Going a little metal adjacent, if you’ve been paying attention to Dave Lombardo past the shrieks of “SLAYER!!!”, you know the legend has been more than active. He’s a regular with Mike Patton and has been in the John Zorn world for some time now (Xu Feng is a personal fave), so I’m actually shocked it’s taken this long to get a solo album out of the man. Rites Of Percussion (Ipecac) is an eclectic mix of drums and synth/midi (I think?) drones, and it is wonderful. The Thrash-or-GTFO crowd might not be into it, but go into it with open ears and you’ll be rewarded with some forward thinking musical landscapes that reward multiple listens. The dude is a legend, could easily cobble a Slayer Revisited tour together every summer to pay his mortgage. Instead, he’s tearing up brains in Mr. Bungle and making percussion weirdness. Legend, I say.

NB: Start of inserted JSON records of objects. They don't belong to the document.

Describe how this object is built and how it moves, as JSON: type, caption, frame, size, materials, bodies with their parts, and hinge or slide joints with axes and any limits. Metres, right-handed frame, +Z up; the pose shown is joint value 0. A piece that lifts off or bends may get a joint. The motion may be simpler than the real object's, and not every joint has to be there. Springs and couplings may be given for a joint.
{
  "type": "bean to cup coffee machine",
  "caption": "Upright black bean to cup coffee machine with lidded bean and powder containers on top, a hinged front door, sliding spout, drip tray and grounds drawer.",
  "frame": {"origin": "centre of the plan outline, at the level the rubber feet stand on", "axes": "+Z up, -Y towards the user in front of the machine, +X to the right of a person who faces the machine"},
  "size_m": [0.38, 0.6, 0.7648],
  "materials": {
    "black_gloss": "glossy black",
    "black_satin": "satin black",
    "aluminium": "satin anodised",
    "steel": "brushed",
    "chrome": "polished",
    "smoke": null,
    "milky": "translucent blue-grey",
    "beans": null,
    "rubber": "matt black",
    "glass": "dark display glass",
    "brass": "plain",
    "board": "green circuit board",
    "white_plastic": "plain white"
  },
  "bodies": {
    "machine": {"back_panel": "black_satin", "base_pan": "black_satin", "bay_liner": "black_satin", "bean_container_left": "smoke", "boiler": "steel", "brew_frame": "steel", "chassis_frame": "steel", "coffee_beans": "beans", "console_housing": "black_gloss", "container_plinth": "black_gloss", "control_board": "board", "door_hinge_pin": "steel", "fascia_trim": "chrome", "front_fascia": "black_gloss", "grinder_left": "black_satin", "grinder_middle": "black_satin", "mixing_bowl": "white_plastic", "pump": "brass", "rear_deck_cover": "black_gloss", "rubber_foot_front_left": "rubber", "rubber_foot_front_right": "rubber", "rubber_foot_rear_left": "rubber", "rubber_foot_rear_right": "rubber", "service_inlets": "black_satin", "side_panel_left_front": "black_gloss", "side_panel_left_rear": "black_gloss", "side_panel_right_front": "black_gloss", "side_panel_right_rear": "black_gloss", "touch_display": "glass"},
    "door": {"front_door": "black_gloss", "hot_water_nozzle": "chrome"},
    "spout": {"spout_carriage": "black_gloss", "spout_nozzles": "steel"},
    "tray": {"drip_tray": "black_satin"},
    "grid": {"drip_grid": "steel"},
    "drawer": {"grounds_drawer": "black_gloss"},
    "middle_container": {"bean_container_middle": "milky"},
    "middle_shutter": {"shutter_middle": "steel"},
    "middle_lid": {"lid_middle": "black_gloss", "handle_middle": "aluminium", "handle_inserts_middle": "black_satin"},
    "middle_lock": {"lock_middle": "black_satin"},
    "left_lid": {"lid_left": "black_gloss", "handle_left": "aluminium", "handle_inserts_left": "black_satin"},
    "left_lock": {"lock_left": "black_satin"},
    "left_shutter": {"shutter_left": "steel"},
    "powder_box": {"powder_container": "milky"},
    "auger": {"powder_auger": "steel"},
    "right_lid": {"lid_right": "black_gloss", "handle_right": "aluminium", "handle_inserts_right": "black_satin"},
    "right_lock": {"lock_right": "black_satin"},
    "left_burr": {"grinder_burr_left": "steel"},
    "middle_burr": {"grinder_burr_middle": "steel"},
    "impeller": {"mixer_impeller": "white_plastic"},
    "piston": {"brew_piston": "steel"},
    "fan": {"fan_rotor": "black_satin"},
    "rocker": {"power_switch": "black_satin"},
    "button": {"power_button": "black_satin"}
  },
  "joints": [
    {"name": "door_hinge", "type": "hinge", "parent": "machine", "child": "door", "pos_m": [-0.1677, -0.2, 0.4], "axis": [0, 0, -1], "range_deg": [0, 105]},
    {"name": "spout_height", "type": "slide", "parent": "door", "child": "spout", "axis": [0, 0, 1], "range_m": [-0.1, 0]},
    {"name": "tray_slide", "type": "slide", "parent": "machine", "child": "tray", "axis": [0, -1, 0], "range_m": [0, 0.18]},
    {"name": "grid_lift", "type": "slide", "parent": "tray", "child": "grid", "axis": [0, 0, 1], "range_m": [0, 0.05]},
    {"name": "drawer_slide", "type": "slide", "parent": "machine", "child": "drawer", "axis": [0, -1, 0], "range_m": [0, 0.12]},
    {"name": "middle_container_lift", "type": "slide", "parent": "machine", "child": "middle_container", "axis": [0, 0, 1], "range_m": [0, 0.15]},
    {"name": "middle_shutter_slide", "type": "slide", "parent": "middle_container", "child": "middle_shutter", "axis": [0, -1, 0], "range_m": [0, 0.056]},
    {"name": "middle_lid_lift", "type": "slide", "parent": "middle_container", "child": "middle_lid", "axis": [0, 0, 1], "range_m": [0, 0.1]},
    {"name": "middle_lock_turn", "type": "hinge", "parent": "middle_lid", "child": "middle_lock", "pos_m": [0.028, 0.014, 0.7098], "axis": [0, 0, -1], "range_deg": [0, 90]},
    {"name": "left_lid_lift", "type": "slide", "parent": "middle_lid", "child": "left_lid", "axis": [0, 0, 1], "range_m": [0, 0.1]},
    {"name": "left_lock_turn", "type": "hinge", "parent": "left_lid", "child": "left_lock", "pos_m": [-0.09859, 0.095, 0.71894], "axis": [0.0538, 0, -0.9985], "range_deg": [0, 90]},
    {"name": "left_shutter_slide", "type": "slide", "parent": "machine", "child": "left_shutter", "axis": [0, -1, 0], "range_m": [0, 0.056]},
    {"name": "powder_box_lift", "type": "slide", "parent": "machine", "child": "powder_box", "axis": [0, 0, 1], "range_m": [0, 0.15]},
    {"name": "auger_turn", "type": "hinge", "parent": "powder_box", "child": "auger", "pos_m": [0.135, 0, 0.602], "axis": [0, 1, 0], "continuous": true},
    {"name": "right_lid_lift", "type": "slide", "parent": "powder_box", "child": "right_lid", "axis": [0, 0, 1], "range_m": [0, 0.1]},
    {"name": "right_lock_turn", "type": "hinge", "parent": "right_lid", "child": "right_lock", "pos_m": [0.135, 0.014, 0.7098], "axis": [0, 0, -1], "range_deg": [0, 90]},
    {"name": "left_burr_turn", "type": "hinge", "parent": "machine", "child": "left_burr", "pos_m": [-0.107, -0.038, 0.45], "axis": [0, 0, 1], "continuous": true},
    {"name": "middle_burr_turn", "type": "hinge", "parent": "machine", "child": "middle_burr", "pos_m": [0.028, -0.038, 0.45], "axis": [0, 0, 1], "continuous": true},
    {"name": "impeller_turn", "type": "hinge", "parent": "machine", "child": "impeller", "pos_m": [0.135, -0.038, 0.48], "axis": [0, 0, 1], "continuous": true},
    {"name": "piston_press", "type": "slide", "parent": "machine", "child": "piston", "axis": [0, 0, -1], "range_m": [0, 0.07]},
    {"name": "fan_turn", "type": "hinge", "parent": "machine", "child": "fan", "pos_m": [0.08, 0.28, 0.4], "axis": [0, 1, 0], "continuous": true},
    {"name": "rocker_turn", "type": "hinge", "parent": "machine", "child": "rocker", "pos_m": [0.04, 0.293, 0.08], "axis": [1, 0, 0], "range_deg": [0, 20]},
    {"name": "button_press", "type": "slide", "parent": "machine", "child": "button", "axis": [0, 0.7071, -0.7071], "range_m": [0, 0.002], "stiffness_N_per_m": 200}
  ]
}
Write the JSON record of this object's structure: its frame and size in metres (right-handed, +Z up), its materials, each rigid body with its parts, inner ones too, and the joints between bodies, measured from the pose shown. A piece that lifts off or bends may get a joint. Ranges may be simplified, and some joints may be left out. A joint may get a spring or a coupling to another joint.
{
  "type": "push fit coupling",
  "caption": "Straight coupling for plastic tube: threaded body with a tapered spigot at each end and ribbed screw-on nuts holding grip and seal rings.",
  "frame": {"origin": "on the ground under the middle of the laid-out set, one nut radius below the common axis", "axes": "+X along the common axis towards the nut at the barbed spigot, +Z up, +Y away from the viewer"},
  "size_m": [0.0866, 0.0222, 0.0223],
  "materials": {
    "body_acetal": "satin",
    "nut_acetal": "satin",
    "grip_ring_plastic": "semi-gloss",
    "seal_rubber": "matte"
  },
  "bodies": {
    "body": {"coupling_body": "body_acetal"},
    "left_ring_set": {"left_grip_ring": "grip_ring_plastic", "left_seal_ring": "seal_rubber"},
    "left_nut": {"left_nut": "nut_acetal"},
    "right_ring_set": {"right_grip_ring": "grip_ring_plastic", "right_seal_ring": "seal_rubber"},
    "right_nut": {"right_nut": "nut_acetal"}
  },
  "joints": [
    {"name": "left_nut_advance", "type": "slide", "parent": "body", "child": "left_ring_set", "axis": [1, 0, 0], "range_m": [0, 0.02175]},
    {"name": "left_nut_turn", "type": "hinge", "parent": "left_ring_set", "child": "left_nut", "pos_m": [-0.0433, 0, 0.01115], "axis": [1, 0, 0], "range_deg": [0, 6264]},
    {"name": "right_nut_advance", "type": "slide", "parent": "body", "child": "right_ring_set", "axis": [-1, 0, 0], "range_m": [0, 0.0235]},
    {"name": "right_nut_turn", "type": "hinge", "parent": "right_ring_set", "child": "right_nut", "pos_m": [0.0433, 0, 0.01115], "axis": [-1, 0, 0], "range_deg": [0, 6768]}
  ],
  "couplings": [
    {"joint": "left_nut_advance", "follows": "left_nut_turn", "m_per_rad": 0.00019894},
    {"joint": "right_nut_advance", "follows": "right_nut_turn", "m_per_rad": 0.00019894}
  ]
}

Spinebreaker‘s Cavern Of Inoculated Cognition (Creator Destructor) is twenty five musty minutes of dank Death Metal, and wouldn’t you know it? I am here for all twenty five. Speaking of Ipecac, I’m not super sure what I make of Spotlights doomy-goth Indie whatever, but Alchemy for the Dead is compelling enough I keep coming back. Harboured tread in the post-metal/hardcore realm, and just when I’m not sure about it, this self-titled album (Lost Future) drags me back in by being pretty sweet. I was drawn to Lesotho‘s Through The Dying Light (self-released) by the cover art, and pleasantly surprised by the reverb-drenched, instrumental Post-Rock journey on the inside. This Hyperdontia EP is indeed Deranged (Dark Descent). This Impetuous Ritual is fuckin’ bonkers, even for Profound Lore.
Finally, on another metal adjacent tip, you should be listening to all the Midwife stuff because it’s great, and Orbweaving (Flenser), a collaborative effort between Madeline Johnston and Angel Diaz’s Viva Melinkolya is no exception. Hazy, shoegazey bliss.